----- Dataset entries -----

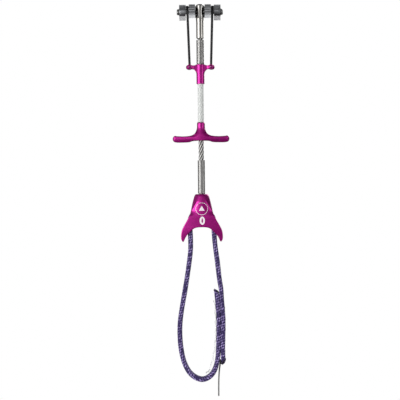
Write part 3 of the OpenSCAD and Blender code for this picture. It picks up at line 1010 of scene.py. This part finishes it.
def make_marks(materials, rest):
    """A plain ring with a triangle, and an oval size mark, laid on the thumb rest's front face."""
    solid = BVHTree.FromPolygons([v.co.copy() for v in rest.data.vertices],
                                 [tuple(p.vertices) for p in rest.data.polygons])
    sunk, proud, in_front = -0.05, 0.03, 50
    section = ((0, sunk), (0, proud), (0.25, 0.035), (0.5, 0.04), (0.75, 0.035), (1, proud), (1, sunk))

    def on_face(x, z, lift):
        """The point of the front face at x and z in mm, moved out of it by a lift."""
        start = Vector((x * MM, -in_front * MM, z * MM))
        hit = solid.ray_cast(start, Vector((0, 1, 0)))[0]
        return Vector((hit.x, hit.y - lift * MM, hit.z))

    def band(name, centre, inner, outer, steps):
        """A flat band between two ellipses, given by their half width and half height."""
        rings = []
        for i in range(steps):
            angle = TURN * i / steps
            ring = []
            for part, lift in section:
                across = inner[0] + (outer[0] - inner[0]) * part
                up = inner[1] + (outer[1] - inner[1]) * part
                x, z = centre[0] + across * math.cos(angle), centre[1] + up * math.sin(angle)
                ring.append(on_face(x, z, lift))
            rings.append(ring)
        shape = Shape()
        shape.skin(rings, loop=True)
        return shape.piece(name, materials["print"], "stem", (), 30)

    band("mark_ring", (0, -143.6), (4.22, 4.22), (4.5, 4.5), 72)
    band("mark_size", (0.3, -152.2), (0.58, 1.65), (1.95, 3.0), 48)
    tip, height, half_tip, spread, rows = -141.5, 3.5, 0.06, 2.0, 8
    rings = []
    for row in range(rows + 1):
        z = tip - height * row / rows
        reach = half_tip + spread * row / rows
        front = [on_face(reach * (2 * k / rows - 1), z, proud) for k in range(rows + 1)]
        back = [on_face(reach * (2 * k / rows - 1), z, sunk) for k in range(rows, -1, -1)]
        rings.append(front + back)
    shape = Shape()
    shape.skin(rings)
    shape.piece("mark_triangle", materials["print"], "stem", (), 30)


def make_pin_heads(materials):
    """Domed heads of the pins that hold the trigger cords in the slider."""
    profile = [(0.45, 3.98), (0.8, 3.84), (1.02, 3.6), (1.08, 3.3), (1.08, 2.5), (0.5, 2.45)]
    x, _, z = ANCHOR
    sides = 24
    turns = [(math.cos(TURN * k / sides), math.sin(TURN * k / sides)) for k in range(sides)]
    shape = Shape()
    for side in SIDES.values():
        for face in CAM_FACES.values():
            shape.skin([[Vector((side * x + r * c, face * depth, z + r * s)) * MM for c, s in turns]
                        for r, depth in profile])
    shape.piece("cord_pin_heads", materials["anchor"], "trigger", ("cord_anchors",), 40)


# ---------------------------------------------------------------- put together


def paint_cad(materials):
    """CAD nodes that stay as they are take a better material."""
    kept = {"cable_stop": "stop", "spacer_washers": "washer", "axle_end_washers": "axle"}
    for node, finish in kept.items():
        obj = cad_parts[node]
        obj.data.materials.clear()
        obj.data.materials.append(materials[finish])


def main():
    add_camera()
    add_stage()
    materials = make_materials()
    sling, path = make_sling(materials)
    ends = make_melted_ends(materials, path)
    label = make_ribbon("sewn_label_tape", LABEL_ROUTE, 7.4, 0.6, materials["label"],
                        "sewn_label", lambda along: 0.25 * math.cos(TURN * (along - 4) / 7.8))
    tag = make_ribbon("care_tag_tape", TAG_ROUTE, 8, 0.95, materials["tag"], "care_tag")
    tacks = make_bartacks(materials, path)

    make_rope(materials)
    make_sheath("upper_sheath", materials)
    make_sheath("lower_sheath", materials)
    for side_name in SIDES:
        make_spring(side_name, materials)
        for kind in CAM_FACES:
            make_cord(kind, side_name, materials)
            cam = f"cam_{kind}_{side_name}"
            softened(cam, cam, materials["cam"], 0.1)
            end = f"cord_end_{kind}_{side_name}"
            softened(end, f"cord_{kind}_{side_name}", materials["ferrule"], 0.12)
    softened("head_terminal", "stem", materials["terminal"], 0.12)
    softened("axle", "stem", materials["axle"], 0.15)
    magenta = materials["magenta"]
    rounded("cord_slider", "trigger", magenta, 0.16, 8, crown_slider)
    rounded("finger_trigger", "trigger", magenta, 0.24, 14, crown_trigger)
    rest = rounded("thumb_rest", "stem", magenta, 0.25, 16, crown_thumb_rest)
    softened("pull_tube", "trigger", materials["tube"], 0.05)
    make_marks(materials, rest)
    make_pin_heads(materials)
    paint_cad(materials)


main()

-----
----- Dataset entries -----

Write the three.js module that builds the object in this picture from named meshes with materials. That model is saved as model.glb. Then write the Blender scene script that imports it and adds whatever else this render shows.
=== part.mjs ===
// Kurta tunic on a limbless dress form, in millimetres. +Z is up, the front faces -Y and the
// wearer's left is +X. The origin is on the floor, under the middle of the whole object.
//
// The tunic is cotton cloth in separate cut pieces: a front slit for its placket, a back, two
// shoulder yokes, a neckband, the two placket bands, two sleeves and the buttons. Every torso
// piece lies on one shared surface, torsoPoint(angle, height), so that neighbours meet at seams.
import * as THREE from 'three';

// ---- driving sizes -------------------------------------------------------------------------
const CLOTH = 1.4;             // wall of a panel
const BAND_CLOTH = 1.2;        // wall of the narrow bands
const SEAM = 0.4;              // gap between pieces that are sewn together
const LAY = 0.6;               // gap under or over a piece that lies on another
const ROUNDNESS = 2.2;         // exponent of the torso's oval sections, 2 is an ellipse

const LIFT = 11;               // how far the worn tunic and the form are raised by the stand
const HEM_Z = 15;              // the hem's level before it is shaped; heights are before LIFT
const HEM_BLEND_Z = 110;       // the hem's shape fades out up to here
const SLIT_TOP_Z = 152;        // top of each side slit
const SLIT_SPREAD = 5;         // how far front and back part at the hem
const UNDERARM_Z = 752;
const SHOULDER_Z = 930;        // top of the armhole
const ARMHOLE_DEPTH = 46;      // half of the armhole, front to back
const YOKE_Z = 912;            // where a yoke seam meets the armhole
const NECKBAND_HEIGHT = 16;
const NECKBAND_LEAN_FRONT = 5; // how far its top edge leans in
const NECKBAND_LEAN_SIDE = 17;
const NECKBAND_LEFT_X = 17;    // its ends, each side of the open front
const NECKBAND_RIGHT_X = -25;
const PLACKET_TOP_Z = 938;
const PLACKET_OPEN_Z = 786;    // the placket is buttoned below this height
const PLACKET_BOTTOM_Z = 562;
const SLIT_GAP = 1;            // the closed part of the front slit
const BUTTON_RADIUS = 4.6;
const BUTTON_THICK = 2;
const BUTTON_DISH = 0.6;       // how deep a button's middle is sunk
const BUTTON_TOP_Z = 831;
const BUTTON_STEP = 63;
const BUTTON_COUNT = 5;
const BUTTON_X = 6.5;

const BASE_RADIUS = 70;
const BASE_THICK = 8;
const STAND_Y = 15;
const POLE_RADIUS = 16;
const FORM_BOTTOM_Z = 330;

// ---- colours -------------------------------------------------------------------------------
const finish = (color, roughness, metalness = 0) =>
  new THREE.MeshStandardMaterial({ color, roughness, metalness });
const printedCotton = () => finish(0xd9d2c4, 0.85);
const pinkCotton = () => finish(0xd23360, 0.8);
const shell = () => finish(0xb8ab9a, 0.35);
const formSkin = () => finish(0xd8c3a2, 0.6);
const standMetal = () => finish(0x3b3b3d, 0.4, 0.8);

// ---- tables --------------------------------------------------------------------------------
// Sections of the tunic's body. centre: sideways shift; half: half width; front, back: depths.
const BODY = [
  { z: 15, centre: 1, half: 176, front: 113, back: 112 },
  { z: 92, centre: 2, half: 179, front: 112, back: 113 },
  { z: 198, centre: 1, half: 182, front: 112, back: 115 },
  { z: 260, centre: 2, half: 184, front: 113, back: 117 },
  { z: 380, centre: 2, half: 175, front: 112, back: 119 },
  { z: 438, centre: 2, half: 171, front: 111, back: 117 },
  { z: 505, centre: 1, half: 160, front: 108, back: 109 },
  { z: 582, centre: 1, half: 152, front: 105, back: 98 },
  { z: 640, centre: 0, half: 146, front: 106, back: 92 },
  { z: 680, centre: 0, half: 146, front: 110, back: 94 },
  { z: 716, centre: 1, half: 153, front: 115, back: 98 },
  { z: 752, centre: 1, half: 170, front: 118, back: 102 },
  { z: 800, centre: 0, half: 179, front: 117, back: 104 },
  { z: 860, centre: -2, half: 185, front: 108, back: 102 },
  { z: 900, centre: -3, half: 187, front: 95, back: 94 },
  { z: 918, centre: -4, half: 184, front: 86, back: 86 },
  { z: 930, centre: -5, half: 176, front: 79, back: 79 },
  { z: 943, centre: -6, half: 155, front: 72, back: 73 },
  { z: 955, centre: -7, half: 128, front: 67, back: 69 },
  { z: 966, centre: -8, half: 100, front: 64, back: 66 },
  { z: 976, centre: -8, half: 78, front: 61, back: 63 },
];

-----

# Given instruction:
Nothing but the lines from the one with "Write part 3" through the one with "proud), (1, sunk))" should be repeated, and each exactly.

# Exercise solution:
Write part 3 of the OpenSCAD and Blender code for this picture. It picks up at line 1010 of scene.py. This part finishes it.
def make_marks(materials, rest):
    """A plain ring with a triangle, and an oval size mark, laid on the thumb rest's front face."""
    solid = BVHTree.FromPolygons([v.co.copy() for v in rest.data.vertices],
                                 [tuple(p.vertices) for p in rest.data.polygons])
    sunk, proud, in_front = -0.05, 0.03, 50
    section = ((0, sunk), (0, proud), (0.25, 0.035), (0.5, 0.04), (0.75, 0.035), (1, proud), (1, sunk))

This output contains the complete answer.